Effect of electromigration on mechanical shear behavior of flip chip solder joints

Abstract

Effect of electromigration on mechanical shear behavior of flip chip solder joints consisting of 97Pb3Sn and 37Pb63Sn composite solder joints was studied. The under bump metallurgy (UBM) on the chip side was TiW/Cu/electroplated Cu, and the bond pad on the board side was electroless Ni/Au. It was found that the mode of shear failure has changed after electromigration and the mode depends on the direction of electron flow during electromigration. The shear induced fracture occurs in the bulk of 97Pb3Sn solder without current stressing, however, after 10 h current stressing at 2.55 x 10(4) A/cm(2) at 140 degrees C, it occurs alternately at the cathode interfaces between solder and intermetallic compounds (IMCs). In the downward electron flow, from the chip to substrate, the failure site was at the Cu-Sn IMC/solder interface near the Si chip. However, in the upward electron flow, from the substrate to chip, failure occurred at the Ni-Sn IMC/solder interface near the substrate.
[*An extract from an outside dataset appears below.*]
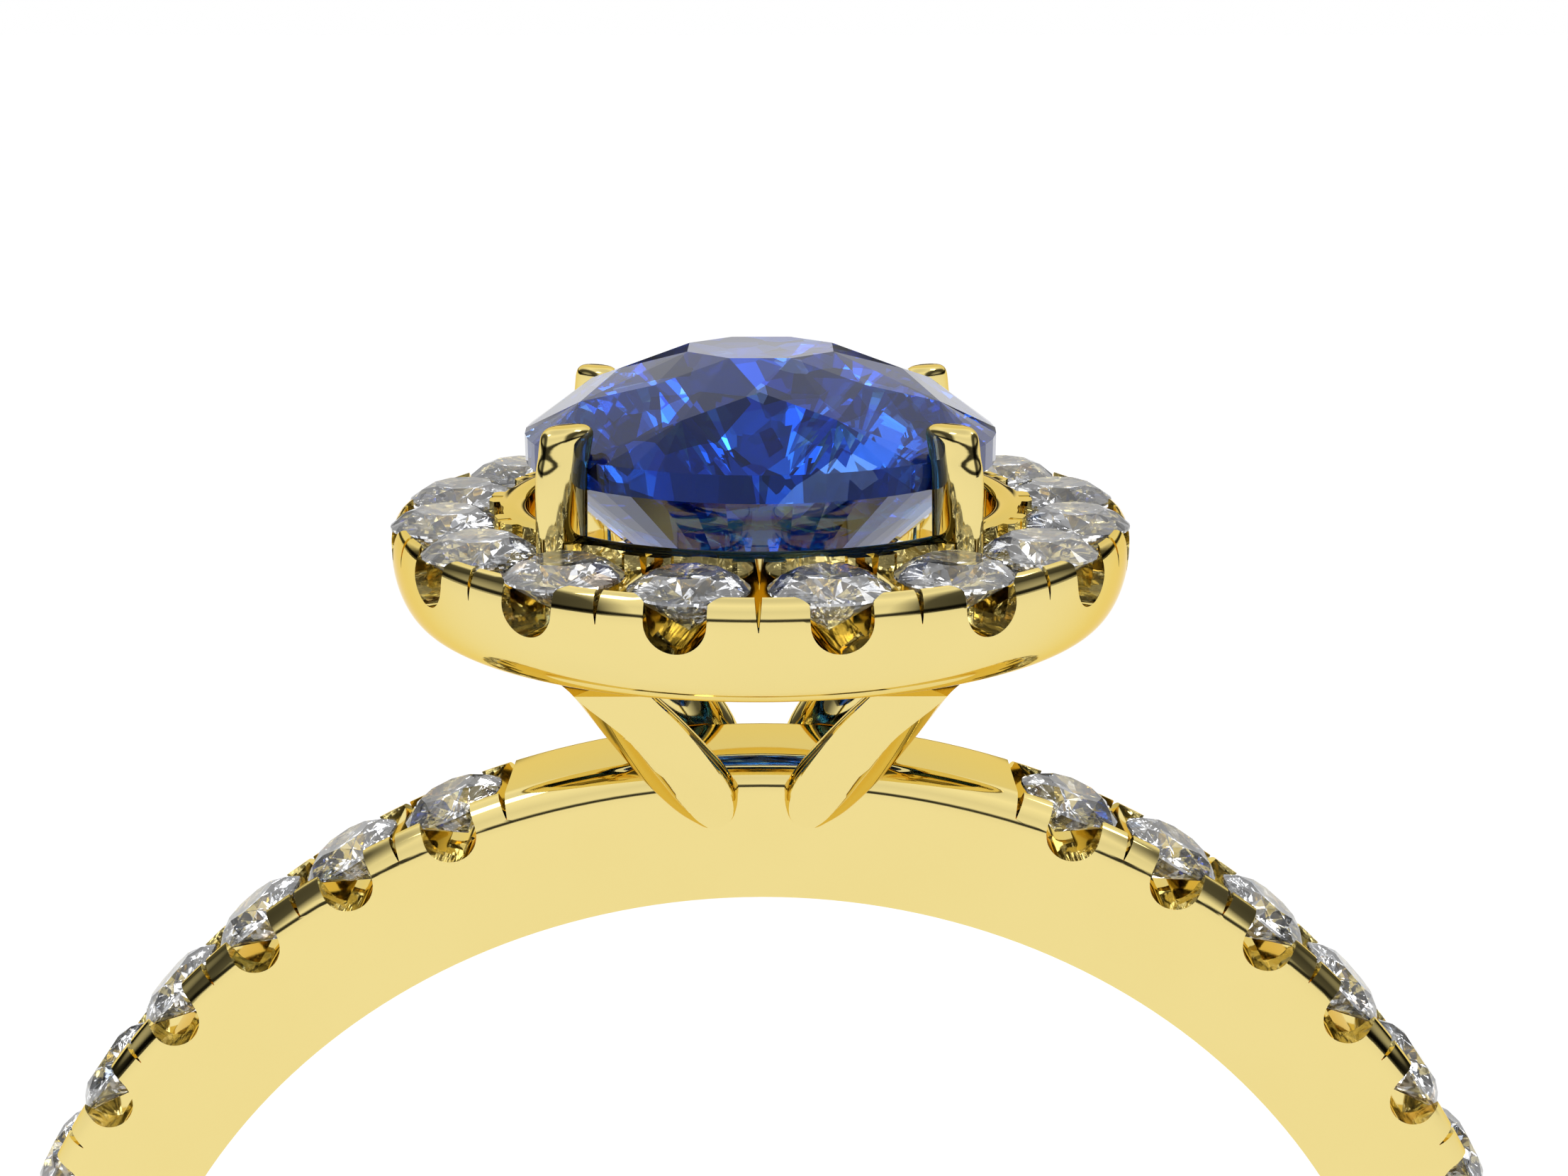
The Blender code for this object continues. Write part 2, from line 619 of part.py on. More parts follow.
def build_diamonds(parts, clear):
    """Every small diamond, sharing one mesh."""
    mesh = melee_mesh()
    mesh.materials.append(clear)
    for number, angle in enumerate(halo_stone_angles(), 1):
        stone = add_object(f"halo_diamond_{number:02d}", mesh, parts)
        stone.matrix_world = halo_matrix(angle, HALO_STONE_CIRCLE, HALO_GIRDLE_HEIGHT)
    for side, word in ((-1, "left"), (1, "right")):
        for number, angle in enumerate(shoulder_stone_angles(), 1):
            stone = add_object(f"shoulder_diamond_{word}_{number:02d}", mesh, parts)
            stone.matrix_world = shoulder_matrix(side * angle, SHOULDER_GIRDLE_RADIUS)


# ---------------------------------------------------------------- the ring

def main():
    """Build the ring."""
    clear_scene()
    parts = make_collection("engagement_ring")
    cutters = make_collection("cutters")
    gold = make_material("yellow gold", (0.83, 0.68, 0.27), 0.06, 1.0)
    blue = make_material("sapphire", (0.004, 0.02, 0.22), 0.02, 0.0)
    clear = make_material("diamond", (0.92, 0.93, 0.95), 0.02, 0.0)
    build_shank(parts, cutters, gold)
    build_halo(parts, cutters, gold)
    build_prongs(parts, cutters, gold)
    build_sapphire(parts, blue)
    build_diamonds(parts, clear)


main()
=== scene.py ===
import math

import bpy
from bpy.props import FloatProperty, FloatVectorProperty, IntProperty, PointerProperty
from mathutils import Matrix, Vector


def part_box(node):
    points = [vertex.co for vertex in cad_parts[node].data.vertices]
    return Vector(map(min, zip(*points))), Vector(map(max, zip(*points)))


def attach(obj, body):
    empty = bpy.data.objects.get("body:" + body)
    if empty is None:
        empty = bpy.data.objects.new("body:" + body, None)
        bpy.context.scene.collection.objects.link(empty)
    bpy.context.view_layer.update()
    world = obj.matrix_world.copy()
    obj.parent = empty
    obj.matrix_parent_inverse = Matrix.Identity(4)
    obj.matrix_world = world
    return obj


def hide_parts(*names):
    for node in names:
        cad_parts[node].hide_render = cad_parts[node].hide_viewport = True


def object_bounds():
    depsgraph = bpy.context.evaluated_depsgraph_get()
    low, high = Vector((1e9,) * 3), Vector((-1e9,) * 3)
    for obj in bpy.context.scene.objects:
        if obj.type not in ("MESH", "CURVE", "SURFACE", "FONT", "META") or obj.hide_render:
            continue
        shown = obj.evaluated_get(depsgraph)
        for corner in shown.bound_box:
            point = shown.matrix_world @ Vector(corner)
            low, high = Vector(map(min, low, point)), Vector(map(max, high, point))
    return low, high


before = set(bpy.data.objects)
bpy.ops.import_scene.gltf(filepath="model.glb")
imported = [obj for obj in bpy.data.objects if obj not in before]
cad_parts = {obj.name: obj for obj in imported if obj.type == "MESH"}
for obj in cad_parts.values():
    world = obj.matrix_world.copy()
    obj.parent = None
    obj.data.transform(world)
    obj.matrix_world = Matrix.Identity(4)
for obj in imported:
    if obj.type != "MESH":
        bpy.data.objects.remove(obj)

bl_info = {
    "name": "Halo Engagement Ring",
    "version": (1, 0, 0),
    "blender": (4, 5, 0),
    "location": "View3D > Sidebar > Ring",
    "description": "Models and finishes a halo engagement ring round its packed frame",
    "category": "Add Mesh",
}

CAD_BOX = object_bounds()
BODY = "root"
MM = 0.001
QUARTERS = {"front_left": (-1, -1), "front_right": (1, -1), "back_left": (-1, 1), "back_right": (1, 1)}

# sizes that part.py and the looks share, in millimetres
GIRDLE_DROP = 0.08
BAND_OVERHANG = 0.10
DIAMOND_SPACING = 0.162
BAND_CULET_ROOM = 0.025
HALO_CULET_ROOM = 0.085
BAND_SPLIT_DEPTH = 0.26
HALO_SPLIT_DEPTH = 0.37
HALO_SPLIT_SLOPE = 0.205
RAIL_ABOVE_WALL = 0.035
RAIL_FOOT = 0.47
HALO_UNDERSIDE = 0.25
PRONG_OUT = 0.28
PRONG_RADIAL_HALF = 0.33
PRONG_ACROSS_HALF = 0.20
CLAW_LEAN = 0.07
KNEE_DROP = 0.70
LEG_PROUD = 0.25

# most other counts from 216 to 256 left open edges where the cuts meet the facets
BAND_STEPS = 246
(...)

The failure mode has a strong correlation to microstructural change in the solder joint. During the electromigration, while Pb atoms moved to the anode side in the same direction as with the electron flow, Sn atoms diffused to the cathode side, opposite the electron flow. In addition, electromigration dissolves and drives Cu or Ni atoms from UBM or bond pad at the cathode side into the solder. These reactions resulted in the large growth of Sn-based IMC at the cathode sides. Therefore, mechanical shear failure occurs predominantly at the cathode interface.